Paige and Isaac Gehlson, Our Lady of the Black Hills, Piedmont
The March for Life was a pilgrimage filled to the brim with inspirational messages and experiences; my brother Isaac and I were lucky enough to witness them firsthand. The most powerful of these experiences was seeing that we are not alone in the pro-life movement, but rather, a part of a fast-growing generation of pro-life supporters. Alongside this realization was the massive gift of patience granted to us during the trip. Specifically in the following movements: a 36-hour bus trip, standing at the rally prior to the march (stood in the D.C. chill from 9 a.m. to 4 p.m., when the march finished), and especially when nine of us were crammed into a minivan and were driven to a restaurant called “China Town,” which was half an hour away from the downtown China Town we were trying to reach.
The most important message taken from this event was that we are one body, one voice (“One Voice” was this year’s theme), whether there are thousands of us joined together in a street, or one of us standing up in a classroom.
We must use our one voice for the child who has none. We all have key roles in this movement, but if we fail to be participants in those roles, the change we so dearly desire will never occur and our voices and the children on whose behalf we raise them will be forgotten.
So we ask: join a march, promote life everywhere you go, reach out to not just our future children, but to guard their future.

Emma Raposa, Our Lady of Perpetual Help, Rapid City
Going to the March for Life was an amazing experience. It was so empowering to see hundreds of thousands of young people just like me marching to protect life. It was definitely not what I was expecting; it was better.
It was so peaceful. At times when we were marching, it was almost silent. That is because we were marching out of love. I hope to attend this event in the years to come, and I encourage you to do the same because it truly is life changing.

Liam Yantes, Our Lady of Perpetual Help, Rapid City
This year I was blessed with an opportunity to attend the March for Life in Washington, D.C. This was something I could have only dreamed about, but thanks to the hard work of my fellow students attending and all the support from family and friends, I was able to go.
One of the things that I was thankful for was the chance to meet so many people fighting for the just cause of ending abortion. We were also blessed to travel with the Diocese of Sioux Falls and make new friends. Thanks again to all that made this possible.

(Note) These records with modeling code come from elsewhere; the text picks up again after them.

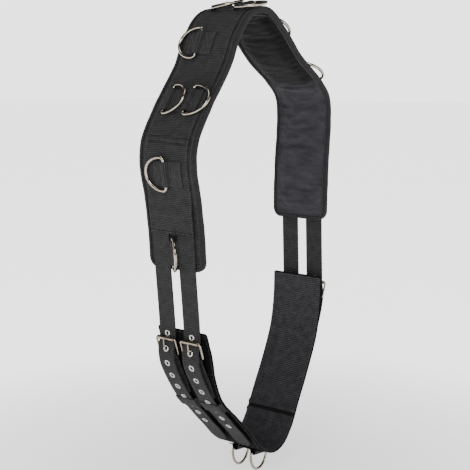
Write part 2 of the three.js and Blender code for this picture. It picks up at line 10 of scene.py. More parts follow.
import bpy
import numpy as np
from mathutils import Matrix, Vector


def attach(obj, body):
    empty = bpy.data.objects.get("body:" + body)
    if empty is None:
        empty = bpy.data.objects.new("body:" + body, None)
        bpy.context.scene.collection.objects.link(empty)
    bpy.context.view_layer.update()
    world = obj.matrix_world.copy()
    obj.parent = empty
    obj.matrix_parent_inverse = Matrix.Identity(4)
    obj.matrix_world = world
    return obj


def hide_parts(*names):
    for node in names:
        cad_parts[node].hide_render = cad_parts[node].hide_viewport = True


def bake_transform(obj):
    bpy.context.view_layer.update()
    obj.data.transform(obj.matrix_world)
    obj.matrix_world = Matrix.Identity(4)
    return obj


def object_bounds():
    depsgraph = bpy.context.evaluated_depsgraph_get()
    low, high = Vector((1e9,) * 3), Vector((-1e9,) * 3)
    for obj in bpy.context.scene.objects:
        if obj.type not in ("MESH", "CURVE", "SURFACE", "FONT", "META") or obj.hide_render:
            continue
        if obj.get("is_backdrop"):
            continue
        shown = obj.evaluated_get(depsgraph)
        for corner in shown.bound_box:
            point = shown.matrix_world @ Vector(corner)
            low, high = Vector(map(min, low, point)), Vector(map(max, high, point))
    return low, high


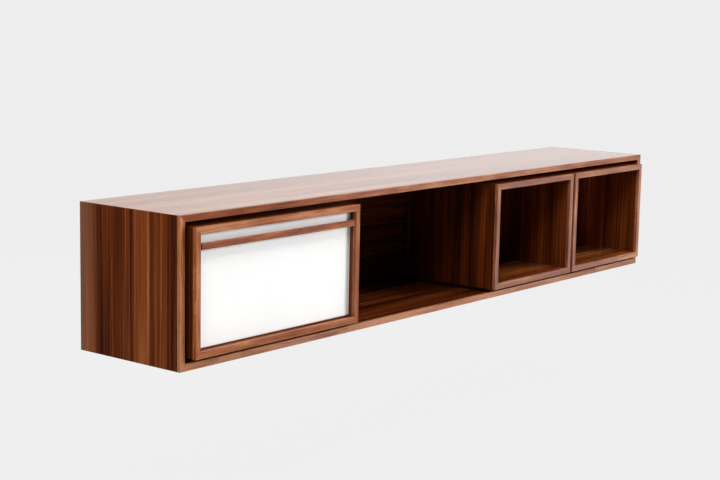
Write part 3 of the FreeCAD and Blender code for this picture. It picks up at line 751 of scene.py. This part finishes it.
def halves(name):
    # the two solids of a node that holds one on each side of its middle, as boxes
    points = [vertex.co for vertex in nodes[name].data.vertices]
    middle = middleOf(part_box(name)).x
    found = []
    for side in (-1, 1):
        own = [point for point in points if (point.x - middle) * side > 0]
        low = Vector([min(point[axis] for point in own) for axis in range(3)])
        high = Vector([max(point[axis] for point in own) for axis in range(3)])
        found.append((low, high))
    return found


def pairAt(x, y, z, apart, facing):
    # two screws, on both sides of a place
    return [(Vector((x, y, z)) - apart, facing), (Vector((x, y, z)) + apart, facing)]


def rowOn(box, y, count):
    # evenly spaced along a strip, with their heads to the wall
    length, z = box[1].x - box[0].x, middleOf(box).z
    return [(Vector((box[0].x + length * (n + 0.5) / count, y, z)), axes["y"]) for n in range(count)]


def sideScrews(fit):
    plates, leaves, doorLeaves, feet = [], [], [], []
    for side, inward, near in (("left_", 1, 0), ("right_", -1, 1)):
        way = Vector((inward, 0, 0))
        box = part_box(side + "stay_base")
        middle = middleOf(box)
        plates += pairAt(box[near].x + inward * fit["plate"], middle.y, middle.z,
                         axes["z"] * fit["plateScrew"], way)
        case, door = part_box(side + "hinge_case_leaf"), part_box(side + "hinge_door_leaf")
        for up in fit["leafScrews"]:
            y, z = middleOf(door).y, door[0].z + up
            leaves.append((Vector((case[near].x + inward * fit["plate"], y, z)), way))
            doorLeaves.append((Vector((door[near].x, y, z)), -way))
        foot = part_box(side + "stay_bracket")
        feet += pairAt(foot[1 - near].x - inward * fit["footScrewX"], foot[0].y + fit["plate"],
                       middleOf(foot).z, axes["z"] * fit["footScrewZ"], axes["y"])
    return plates, leaves, doorLeaves, feet


def makeScrews(fit):
    plates, leaves, doorLeaves, feet = sideScrews(fit)
    screws("stay_plate_screws", "cabinet", nickelSteel, panHead, plates)
    screws("case_leaf_screws", "cabinet", brass, flushHead, leaves)
    screws("door_leaf_screws", "flap", brass, flushHead, doorLeaves)
    screws("bracket_screws", "flap", nickelSteel, panHead, feet)
    under, onPlates = [], []
    for box in halves("magnetic_catches"):
        middle = middleOf(box)
        under += pairAt(middle.x, middle.y, box[0].z, axes["x"] * fit["catchScrew"], -axes["z"])
    for box in halves("strike_plates"):
        middle = middleOf(box)
        onPlates += pairAt(middle.x, box[1].y, middle.z, axes["x"] * fit["strikeScrew"], axes["y"])
    screws("catch_screws", "cabinet", zincSteel, catchHead, under)
    screws("strike_plate_screws", "flap", zincSteel, strikeHead, onPlates)
    strip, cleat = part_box("handle_strip"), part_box("case_cleat")
    onBack = rowOn(strip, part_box("flap_panel")[1].y, fit["stripScrews"])
    onCleat = rowOn(cleat, cleat[1].y, fit["cleatScrews"])
    screws("strip_screws", "flap", zincSteel, panHead, onBack)
    screws("case_cleat_screws", "case", zincSteel, cleatHead, onCleat)


makeScrews(fittings)
print("screws finished")

# Steel pole plates let into the front of each magnetic catch

poles = {"width": 38.0 * mm, "height": 2.2 * mm, "apart": 6.0 * mm, "proud": 0.1 * mm, "deep": 3.0 * mm,
         "arris": 0.08 * mm}


def makePoles(poles):
    shape = bmesh.new()
    for low, high in halves("magnetic_catches"):
        middle = (low + high) / 2
        y = low.y - poles["proud"] + poles["deep"] / 2
        for step in (-poles["apart"] / 2, poles["apart"] / 2):
            place = Matrix.Translation((middle.x, y, middle.z + step))
            size = Matrix.Diagonal((poles["width"], poles["deep"], poles["height"], 1.0))
            bar = bmesh.ops.create_cube(shape, size=1.0, matrix=place @ size)
            edges = {edge for corner in bar["verts"] for edge in corner.link_edges}
            bmesh.ops.bevel(shape, geom=list(edges), offset=poles["arris"], segments=2, affect="EDGES")
    mesh = bpy.data.meshes.new("catch_poles")
    shape.to_mesh(mesh)
    shape.free()
    mesh.materials.append(zincSteel)
    piece = bpy.data.objects.new("catch_poles", mesh)
    scene.collection.objects.link(piece)
    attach(piece, "cabinet")


makePoles(poles)
print("catch poles finished")

# Floor, air, lamps and camera

studio = {
    "floorZ": -0.75,
    "floorHalf": 30.0,
    "floorColour": 0.60,
    "floorLevel": 0.865,  # what the camera sees, apart from the floor's own shading
    "floorShade": 0.02,  # how much of the floor's look is its real shading
    "floorInGloss": ((-1.4, 0.07), (1.6, 0.85)),  # two places along X and the floor's level at each
    "airLevel": 0.855,  # what the camera sees
    "airInGloss": ((0.10, 0.07), (0.87, 1.05)),  # X of the way to it, and the air's level there
    "ambient": 0.01,  # what the matt surfaces get from all round
    "lamps": [  # without inGloss a lamp's glare stays off the boards
        dict(name="keyLamp", place=(8.6, -9.5, 3.0), aim=(0.0, -0.2, -0.1), size=(4.4, 4.0),
             power=1600.0, inGloss=False),
        dict(name="skyLamp", place=(0.0, -1.2, 2.4), aim=(0.0, -0.3, 0.0), size=(4.0, 1.6),
             power=60.0, inGloss=True),
        dict(name="leftSkyLamp", place=(-3.0, -1.6, 2.6), aim=(0.0, -0.2, -0.1), size=(1.6, 1.6),
             power=56.0, inGloss=False),
        dict(name="wallLamp", place=(0.0, 3.0, 1.6), aim=(0.0, -0.1, -0.1), size=(4.0, 1.2),
             power=140.0, inGloss=False),
        dict(name="sideLamp", place=(-4.2, -1.1, 0.6), aim=(0.0, -0.2, -0.1), size=(2.0, 2.0),
             power=26.0, inGloss=False),
    ],
}


def levelSeen(tree, x, inGloss, onCamera):
    # the camera sees one even level, and gloss and glass see one that rises with x
    rays = addNode(tree, "ShaderNodeLightPath").outputs
    (darkX, darkLevel), (paleX, paleLevel) = inGloss
    rising = ease(tree, x, darkX, paleX, darkLevel, paleLevel)
    level = blendValues(tree, rays["Is Camera Ray"], rising, onCamera)
    isSeen = calc(tree, "MAXIMUM", rays["Is Glossy Ray"], rays["Is Transmission Ray"])
    return level, calc(tree, "MAXIMUM", rays["Is Camera Ray"], isSeen)


def makeFloor(studio):
    half, z = studio["floorHalf"], studio["floorZ"]
    corners = [(x * half, y * half, z) for x, y in ((-1, -1), (1, -1), (1, 1), (-1, 1))]
    mesh = bpy.data.meshes.new("floor")
    mesh.from_pydata(corners, [], [(0, 1, 2, 3)])
    floor = bpy.data.objects.new("floor", mesh)
    scene.collection.objects.link(floor)
    material, tree = newMaterial("floorPale")
    x = splitAxes(tree, tree.nodes.new("ShaderNodeTexCoord").outputs["Object"])[0]
    level, seen = levelSeen(tree, x, studio["floorInGloss"], studio["floorLevel"])
    matt = addNode(tree, "ShaderNodeBsdfDiffuse", {"Color": grey(studio["floorColour"])}).outputs[0]
    glow = addNode(tree, "ShaderNodeEmission", {"Color": grey(1.0), "Strength": level}).outputs[0]
    share = calc(tree, "MULTIPLY", seen, 1.0 - studio["floorShade"])
    mixed = addNode(tree, "ShaderNodeMixShader", {0: share, 1: matt, 2: glow}).outputs[0]
    addNode(tree, "ShaderNodeOutputMaterial", {0: mixed})
    mesh.materials.append(material)


def makeAir(studio):
    world = bpy.data.worlds.new("paleAir")
    world.use_nodes = True
    scene.world = world
    tree = world.node_tree
    tree.nodes.clear()
    x = splitAxes(tree, tree.nodes.new("ShaderNodeTexCoord").outputs["Generated"])[0]
    level, seen = levelSeen(tree, x, studio["airInGloss"], studio["airLevel"])
    level = blendValues(tree, seen, studio["ambient"], level)
    air = addNode(tree, "ShaderNodeBackground", {"Color": grey(1.0), "Strength": level}).outputs[0]
    addNode(tree, "ShaderNodeOutputWorld", {0: air})


def makeLamps(lamps):
    for lamp in lamps:
        data = bpy.data.lights.new(lamp["name"], "AREA")
        data.shape = "RECTANGLE"
        data.size, data.size_y = lamp["size"]
        data.energy = lamp["power"]
        light = bpy.data.objects.new(lamp["name"], data)
        scene.collection.objects.link(light)
        light.visible_glossy = lamp["inGloss"]
        light.location = lamp["place"]
        way = Vector(lamp["aim"]) - Vector(lamp["place"])
        light.rotation_euler = way.to_track_quat("-Z", "Y").to_euler()


makeFloor(studio)
makeAir(studio)
makeLamps(studio["lamps"])

viewpoint = {
    "place": (-4.0206, -3.2537, 0.6987),
    "azimuth": 51.109,  # degrees from the way to the wall towards +X
    "down": 8.899,
    "roll": 1.150,
    "lens": 77.37,
    "sensor": 36.0,
    "clip": (0.05, 200.0),
}


def makeCamera(viewpoint):
    turn, tilt = math.radians(viewpoint["azimuth"]), math.radians(viewpoint["down"])
    forward = Vector((math.sin(turn) * math.cos(tilt), math.cos(turn) * math.cos(tilt), -math.sin(tilt)))
    right = forward.cross(axes["z"]).normalized()
    right = Matrix.Rotation(-math.radians(viewpoint["roll"]), 3, forward) @ right
    up = right.cross(forward)
    data = bpy.data.cameras.new("camera")
    data.lens, data.sensor_width, data.sensor_fit = viewpoint["lens"], viewpoint["sensor"], "HORIZONTAL"
    data.clip_start, data.clip_end = viewpoint["clip"]
    camera = bpy.data.objects.new("camera", data)
    scene.collection.objects.link(camera)
    turned = Matrix((right, up, -forward)).transposed().to_4x4()
    camera.matrix_world = Matrix.Translation(viewpoint["place"]) @ turned
    scene.camera = camera


makeCamera(viewpoint)
print("studio finished")
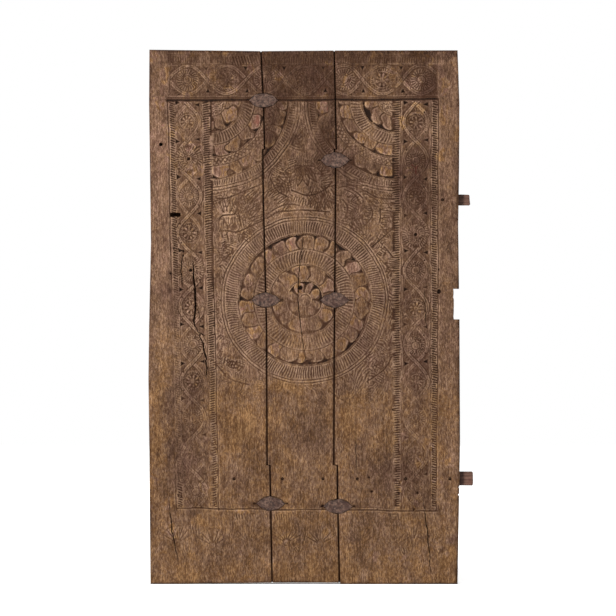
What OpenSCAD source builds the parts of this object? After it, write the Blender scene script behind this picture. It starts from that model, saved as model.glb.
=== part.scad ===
// Carved temple door leaf: three upright planks, lapped at two stepped seams, held by two pinned tie
// bars inside their thickness and by six forged cramps let into the carved face.
// Millimetres. +Z is up and the carved face looks along -Y. The origin is under the middle of the
// whole leaf, bar ends included, at the level of the bottom edge.

/* [Leaf] */
// Width across the three planks
leaf_w = 1000; // [920:10:1200]
// Height of the leaf
leaf_h = 1715; // [1420:5:2060]
// Thickness of the planks
leaf_t = 48; // [40:1:60]
// Width of the left plank at mid height
left_plank_w = 375; // [340:5:460]
// Width of the right plank at mid height
right_plank_w = 402; // [340:5:490]
// How far the worn bottom edge rises under the middle plank
bottom_wear = 5; // [0:1:8]

/* [Seams] */
// Open width of a seam
seam_gap = 4; // [2:0.5:6]
// Overlap of the back half of a plank behind its neighbour
lap_w = 14; // [8:1:22]
// Height of the lower step of both seams
lower_step_z = 382; // [340:1:480]
// How far the upper step of both seams lies below the top edge
upper_step_drop = 320; // [290:1:400]

/* [Tie bars] */
// Height of the lower bar's section
lower_bar_h = 46; // [30:1:56]
// Height of the upper bar's section
upper_bar_h = 36; // [28:1:46]
// Thickness of both bars
bar_t = 22; // [14:1:24]
// Height of the lower bar's centre line
lower_bar_z = 338; // [300:1:350]
// How far the upper bar's centre line lies below the top edge
upper_bar_drop = 482; // [440:1:520]
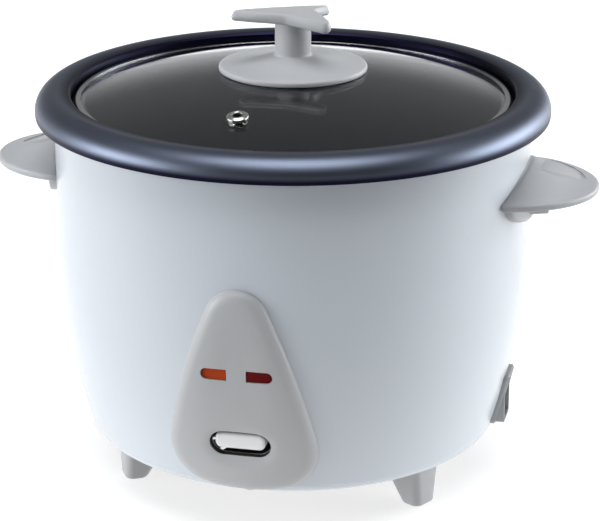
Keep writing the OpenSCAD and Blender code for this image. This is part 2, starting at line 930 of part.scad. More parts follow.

Jordan Miller, Blessed Sacrament, Rapid City
The March for Life was such a positive experience for me. Even though we began with some delays and bad weather, it was comforting to be able to get to Sioux Falls and join the other pilgrims as we boarded our bus and headed for D.C.
The bus ride, although crowded and long, was a time for us Rapid City kids to get to know those from Sioux Falls, play games, watch movies, and spend time in prayer and reflection as we prepared to go on the march.
During our times of prayer, I began to reflect on the question, “Why did I even want to come?” I answered, “I have always wanted to go, and this year I was able to get the chance,” and that answer seemed to be sufficient.
These questions left my thoughts until I returned to Rapid. I now think that my desire for the pilgrimage was just to “be there.” I wanted the experience, and to be able to witness to the pro-life movement. What a gift it was for me to be able to “be there” in those moments of the trip where God showed me just how universal the Catholic Church really is.
I was able to “be there” when I ran into two of my friends from college. I was able to “be there” when I got to spend some time talking to my friends from the University of Mary. I was able to “be there” when our group ran into Sr. Audree Blankartz, who is a good friend of mine from our diocese, and I was able to “be there,” in Washington, D.C., as an advocate for the unborn.
I later realized that I have to be aware and attentive to God’s grace at work so that, in opportunities like the March for Life, I am able to “be there” and not miss out on what God wants me to receive.

Bridget Decker, Our Lady of Perpetual Help, Rapid City
Having attended the March for Life in college, my desire for this pilgrimage was to share in the joy of my students. My hopes were realized as they experienced the larger church and the rallying support of thousands united in the cause to support life.
Particularly moving for me was visiting the National Holocaust Museum. Reflecting on the cruel death of so many during that historic event, I considered the roles of those who attempted to defend the defenseless and those who stood by silently. I then considered what I am doing during the genocide of our age to stand against evil and subsequently what future generations will remember about the people of my time — did we speak for truth and dignity or were we silent?
The witness by these youth and young adults on behalf of the unborn should fill us with pride in how well they represented the Catholic Church of western South Dakota. Their words and actions should serve as a reminder and an inspiration for each of us that we are to be fearless and intentional in being witnesses of the Gospel, whether it is among thousands of people on the Washington Mall, amid our coworkers in the office, or within our parishes.
As St. Paul reminds us, and St. John Paul II reiterates: This is no time to be ashamed of the Gospel.